When it comes to open fields, nothing outdoes alfalfa (AKA Lucerne).  This is an ancient forage crop grown around the world.  “Pliny and Palladius called alfalfa in Latin medica, a name that referred to the Medes, a people who lived in ancient Iran.”  It is a perennial crop that is sure to bring great prices per ton after this very wet spring.  There are a few patches here and there on our farm, probably from hay used as mulch over the years.  Although generally a good crop, too much alfalfa can be bad for horses and cause bloat in cows (horseracingsense.com). In humans, it’s often eaten as a garnish, and seems to prevent cholesterol absorption in the stomach (webmd.com).  Weirdly, alfalfa exhibits autotoxicity, which means that it is difficult for alfalfa seed to grow in existing stands of alfalfa. But we seem to be getting pretty far afield here (pun intended).
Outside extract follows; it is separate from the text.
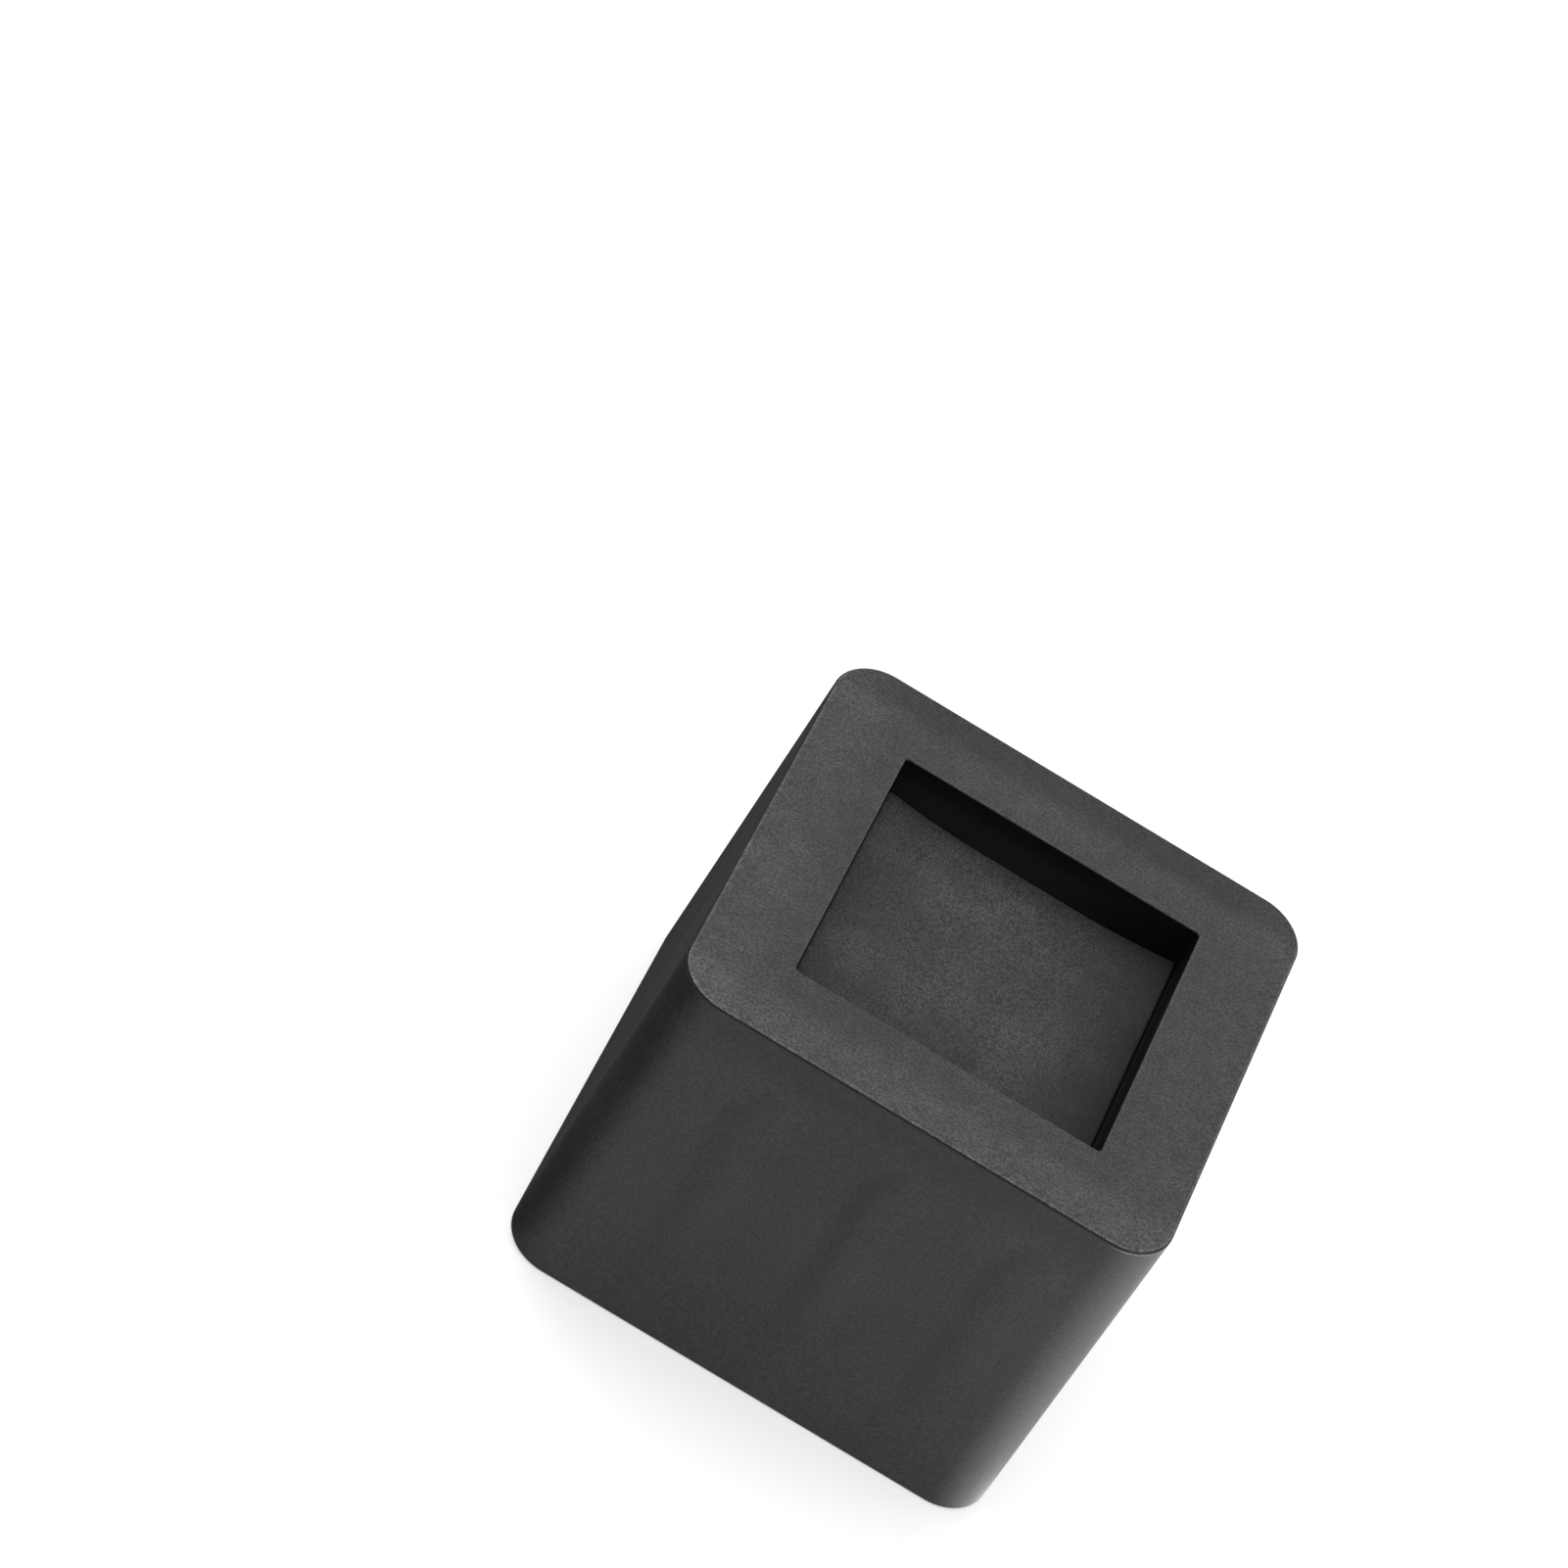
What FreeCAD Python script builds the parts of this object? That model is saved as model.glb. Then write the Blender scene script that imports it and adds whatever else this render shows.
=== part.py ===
import FreeCAD, Part
import math
import os

os.makedirs("parts", exist_ok=True)

# Driving dimensions in millimetres.
# The part stands on z = 0 with the base centred on the origin, +Z up.
# The face that the photograph shows in full looks towards minus Y.
BASE_WIDTH = 101.6
TOP_WIDTH = 100.0
HEIGHT = 81.5
CORNER_RADIUS = 9.8
TOP_EDGE_RADIUS = 0.9
BASE_EDGE_RADIUS = 0.8

# The square recess that takes the furniture leg
RECESS_WIDTH = 63.4
RECESS_DEPTH = 12.7
RECESS_DRAFT = 0.25
RECESS_CORNER_RADIUS = 0.9
RECESS_RIM_RADIUS = 0.5

# The cored underside
OUTER_WALL = 4.0
RECESS_WALL = 3.6
DECK = 4.5
FLOOR_SLAB = 4.2
CAVITY_CORNER_RADIUS = 6.0
RIB_POSITIONS = (-27.0, 0.0, 27.0)
RIB_ROOT = 3.2
RIB_TIP = 2.4
RIB_HEAD_BELOW_RIM = 11.0
CELL_CORNER_RADIUS = 1.2

# The foam pad that lies loose on the recess floor
PAD_THICKNESS = 2.4
PAD_END_GAP = 0.15
PAD_SIDE_GAP = 0.3
PAD_LIFT = 1.7
PAD_FLAT_SHARE = 0.34
PAD_CORNER_RADIUS = 0.8

DRAFT_PER_MM = (BASE_WIDTH - TOP_WIDTH) / 2.0 / HEIGHT
FLOOR_Z = HEIGHT - RECESS_DEPTH
SLAB_Z = FLOOR_Z - FLOOR_SLAB
DECK_Z = HEIGHT - DECK
RIB_HEAD_Z = HEIGHT - RIB_HEAD_BELOW_RIM
BLOCK_HALF = RECESS_WIDTH / 2.0 + RECESS_WALL

# How far the recess cutter stands proud of the rim, so that it cuts clean through
CUTTER_PROUD = 2.0
# Edges and corners are picked by place, within these distances
PLANE_TOLERANCE = 1e-4
PICK_MARGIN = 1.5


def outer_half(z):
    """Half width of the outer faces at height z."""
    return BASE_WIDTH / 2.0 - DRAFT_PER_MM * z


def inner_half(z):
    """Half width of the cavity at height z."""
    return outer_half(z) - OUTER_WALL


def ring(x0, x1, y0, y1, z):
    """The four corners of a rectangle at height z, in order round the axis."""
    return [
        FreeCAD.Vector(x1, y1, z),
        FreeCAD.Vector(x0, y1, z),
        FreeCAD.Vector(x0, y0, z),
        FreeCAD.Vector(x1, y0, z),
    ]


def frustum(lower, upper):
    """Solid with flat faces between two rings of four corners."""
    under = lower[::-1]
    faces = [
        Part.Face(Part.makePolygon(under + under[:1])),
        Part.Face(Part.makePolygon(upper + upper[:1])),
    ]
    for i in range(4):
        j = (i + 1) % 4
        side = [lower[i], lower[j], upper[j], upper[i], lower[i]]
        faces.append(Part.Face(Part.makePolygon(side)))
    return Part.Solid(Part.Shell(faces))


def square_frustum(half0, z0, half1, z1):
    """Four sided frustum round the axis, given by its half width at two heights."""
    lower = ring(-half0, half0, -half0, half0, z0)
    upper = ring(-half1, half1, -half1, half1, z1)
    return frustum(lower, upper)


def uprights(shape, keep=None):
    """Edges that climb from the foot of a frustum to its head."""
    found = []
    for edge in shape.Edges:
        box = edge.BoundBox
        if box.ZLength < 0.5 * shape.BoundBox.ZLength:
            continue
        centre = edge.CenterOfMass
        if keep is None or keep(centre.x, centre.y):
            found.append(edge)
    return found


def edges_at(shape, z, within=None):
    """Edges lying in the plane z, all of them or only those near the axis."""
    found = []
    for edge in shape.Edges:
        box = edge.BoundBox
        if max(abs(box.ZMin - z), abs(box.ZMax - z)) > PLANE_TOLERANCE:
            continue
        centre = edge.CenterOfMass
        reach = max(abs(centre.x), abs(centre.y))
        if within is None or reach <= within:
            found.append(edge)
    return found


def outer_block():
    """The drafted block with rounded corners and softened edges."""
    block = square_frustum(outer_half(0.0), 0.0, outer_half(HEIGHT), HEIGHT)
    block = block.makeFillet(CORNER_RADIUS, uprights(block))
    block = block.makeFillet(TOP_EDGE_RADIUS, edges_at(block, HEIGHT))
    return block.makeFillet(BASE_EDGE_RADIUS, edges_at(block, 0.0))


def recess_cut():
    """The leg recess, a shade smaller at its floor so that it leaves the tool."""
    floor_half = RECESS_WIDTH / 2.0 - RECESS_DRAFT
    slope = RECESS_DRAFT / RECESS_DEPTH
    head_half = RECESS_WIDTH / 2.0 + slope * CUTTER_PROUD
    cut = square_frustum(floor_half, FLOOR_Z, head_half, HEIGHT + CUTTER_PROUD)
    return cut.makeFillet(RECESS_CORNER_RADIUS, uprights(cut))


def rib_half(z):
    """Half thickness of a rib, thicker at its root under the slab."""
    share = z / RIB_HEAD_Z
    return (RIB_TIP + (RIB_ROOT - RIB_TIP) * share) / 2.0


def cell_bounds(z):
    """The strips left free between the ribs at height z, from low to high."""
    low = [-inner_half(z)]
    high = []
    for pos in RIB_POSITIONS:
        high.append(pos - rib_half(z))
        low.append(pos + rib_half(z))
    high.append(inner_half(z))
    return list(zip(low, high))


def cell_core(ix, iy):
    """One cell of the rib grid from under the base up to the rib heads."""
    rings = []
    for z in (0.0, RIB_HEAD_Z):
        bounds = cell_bounds(z)
        x0, x1 = bounds[ix]
        y0, y1 = bounds[iy]
        rings.append(ring(x0, x1, y0, y1, z))
    cell = frustum(rings[0], rings[1])
    reach = inner_half(0.0) - PICK_MARGIN

    def in_body_corner(x, y):
        return min(abs(x), abs(y)) > reach

    def elsewhere(x, y):
        return not in_body_corner(x, y)

    cell = cell.makeFillet(CELL_CORNER_RADIUS, uprights(cell, elsewhere))
    wide = uprights(cell, in_body_corner)
    if wide:
        cell = cell.makeFillet(CAVITY_CORNER_RADIUS, wide)
    return cell


def recess_block():
    """The solid left round and under the recess inside the cavity."""
    size = 2.0 * BLOCK_HALF
    height = HEIGHT - SLAB_Z
    corner = FreeCAD.Vector(-BLOCK_HALF, -BLOCK_HALF, SLAB_Z)
    return Part.makeBox(size, size, height, corner)


def gallery_core():
    """The open channel over the rib heads, all round the recess wall."""
    core = square_frustum(inner_half(RIB_HEAD_Z), RIB_HEAD_Z, inner_half(DECK_Z), DECK_Z)
    return core.makeFillet(CAVITY_CORNER_RADIUS, uprights(core))


def cavity_core():
    """Everything that the underside is cored out by."""
    count = len(RIB_POSITIONS) + 1
    cells = []
    for ix in range(count):
        for iy in range(count):
            cells.append(cell_core(ix, iy))
    core = gallery_core().fuse(cells)
    core = core.cut(recess_block())
    return core.removeSplitter()


def riser_body():
    """The moulding: outer block, recess with a softened rim, and cored underside."""
    body = outer_block().cut(recess_cut())
    rim = edges_at(body, HEIGHT, within=RECESS_WIDTH / 2.0 + PICK_MARGIN)
    body = body.makeFillet(RECESS_RIM_RADIUS, rim)
    return body.cut(cavity_core())


def pad_profile():
    """Outline of the pad seen from the front: flat in the middle, ends rising."""
    half = RECESS_WIDTH / 2.0 - RECESS_DRAFT - PAD_END_GAP
    flat = half * PAD_FLAT_SHARE
    run = half - flat
    radius = (run * run + PAD_LIFT * PAD_LIFT) / (2.0 * PAD_LIFT)
    sweep = math.asin(run / radius)

    def on_arc(side, r, angle):
        """Point at an angle up the arc on one side, at radius r."""
        x = side * (flat + r * math.sin(angle))
        z = FLOOR_Z + radius - r * math.cos(angle)
        return FreeCAD.Vector(x, 0.0, z)

    def layer(r):
        """The pad's lower or upper skin, with its two end points."""
        angles = (0.0, sweep / 2.0, sweep)
        left = [on_arc(-1.0, r, a) for a in angles]
        right = [on_arc(1.0, r, a) for a in angles]
        edges = [
            Part.Arc(left[2], left[1], left[0]).toShape(),
            Part.makeLine(left[0], right[0]),
            Part.Arc(right[0], right[1], right[2]).toShape(),
        ]
        return edges, left[2], right[2]

    low, low_left, low_right = layer(radius)
    high, high_left, high_right = layer(radius - PAD_THICKNESS)
    ends = [Part.makeLine(low_left, high_left), Part.makeLine(low_right, high_right)]
    return Part.Wire(Part.__sortEdges__(low + high + ends))


def recess_pad():
    """The die cut pad, whose two ends ride up against the recess walls."""
    depth = RECESS_WIDTH - 2.0 * (RECESS_DRAFT + PAD_SIDE_GAP)
    face = Part.Face(pad_profile())
    face.translate(FreeCAD.Vector(0.0, -depth / 2.0, 0.0))
    pad = face.extrude(FreeCAD.Vector(0.0, depth, 0.0))
    corners = []
    for edge in pad.Edges:
        centre = edge.CenterOfMass
        far = min(abs(centre.x), abs(centre.y)) > RECESS_WIDTH / 2.0 - PICK_MARGIN
        if far and abs(edge.Length - PAD_THICKNESS) < PAD_THICKNESS / 10.0:
            corners.append(edge)
    return pad.makeFillet(PAD_CORNER_RADIUS, corners)


def export(name, shape):
    """Write one node to its STEP file and print what was built."""
    solid = shape.Solids[0] if len(shape.Solids) == 1 else shape
    solid.exportStep("parts/" + name + ".step")
    box = solid.BoundBox
    print(name, "valid", solid.isValid(), "solids", len(shape.Solids))
    print("  faces", len(solid.Faces), "volume", round(solid.Volume, 1))
    print("  x", round(box.XMin, 3), round(box.XMax, 3))
    print("  y", round(box.YMin, 3), round(box.YMax, 3))
    print("  z", round(box.ZMin, 3), round(box.ZMax, 3))


export("riser_body", riser_body())
export("recess_pad", recess_pad())
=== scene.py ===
import logging
import math
from dataclasses import dataclass
from enum import Enum
from functools import cached_property
from typing import Any, Callable, Iterable, Sequence, Union

import bmesh
import bpy
from mathutils import Matrix, Vector


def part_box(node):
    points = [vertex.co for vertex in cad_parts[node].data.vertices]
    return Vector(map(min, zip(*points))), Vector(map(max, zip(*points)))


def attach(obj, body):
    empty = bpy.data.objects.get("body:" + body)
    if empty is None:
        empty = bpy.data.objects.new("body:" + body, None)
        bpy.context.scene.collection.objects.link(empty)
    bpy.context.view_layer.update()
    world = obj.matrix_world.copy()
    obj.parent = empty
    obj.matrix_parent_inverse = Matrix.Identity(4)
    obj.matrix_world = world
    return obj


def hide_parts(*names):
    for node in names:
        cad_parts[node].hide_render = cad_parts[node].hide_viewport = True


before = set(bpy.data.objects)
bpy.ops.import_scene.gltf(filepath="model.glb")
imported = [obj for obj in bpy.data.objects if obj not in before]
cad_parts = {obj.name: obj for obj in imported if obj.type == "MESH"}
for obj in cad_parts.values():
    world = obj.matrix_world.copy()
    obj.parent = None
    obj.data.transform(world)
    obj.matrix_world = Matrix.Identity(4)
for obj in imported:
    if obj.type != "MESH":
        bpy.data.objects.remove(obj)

LOG = logging.getLogger("bed_riser")
MM = 0.001
WHITE = (1.0, 1.0, 1.0, 1.0)
UP = Vector((0.0, 0.0, 1.0))

# Points nearer than WELD are one point, and a cut passes through a point nearer than CUT_SNAP
WELD = 1e-6
CUT_SNAP = 1e-7

Span = tuple[float, float]
Point = tuple[float, float, float]
Node = bpy.types.Node
Tree = bpy.types.NodeTree
Source = Union[bpy.types.Node, bpy.types.NodeSocket]
Layers = tuple[Source, Source, Source]

# A Map Range node with this setting eases its step in and out
EASED = {"interpolation_type": "SMOOTHSTEP"}

# A Mix node's sockets by number: for plain values, and for colours with their result
FACTOR, VALUE_A, VALUE_B = 0, 2, 3
COLOUR_A, COLOUR_B, MIXED = 6, 7, 2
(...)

 The final species in this octet of Fabaceae is Sweet Peas, Lathyrus odoratus. A native of Sicily (You have to love that!), the seeds of Sweet Pea can be toxic if eaten in quantity.  I did eat a young pod. It didn’t taste either good or bad and I didn’t get sick.  Despite the “odoratus” part, it doesn’t smell particularly strong either.  I gathered seed from the roadside years ago and now it seems to spring up wherever it wants.  Maybe I was following in the footsteps of Gregor Mendel, the “Father of Modern Genetics”, who used it to pioneer crossbreeding.  But more likely I was imitating generations of other isn’t-that-pretty wild seed gatherers who inadvertently spread invasive species around the world.  It really is a jungle out there.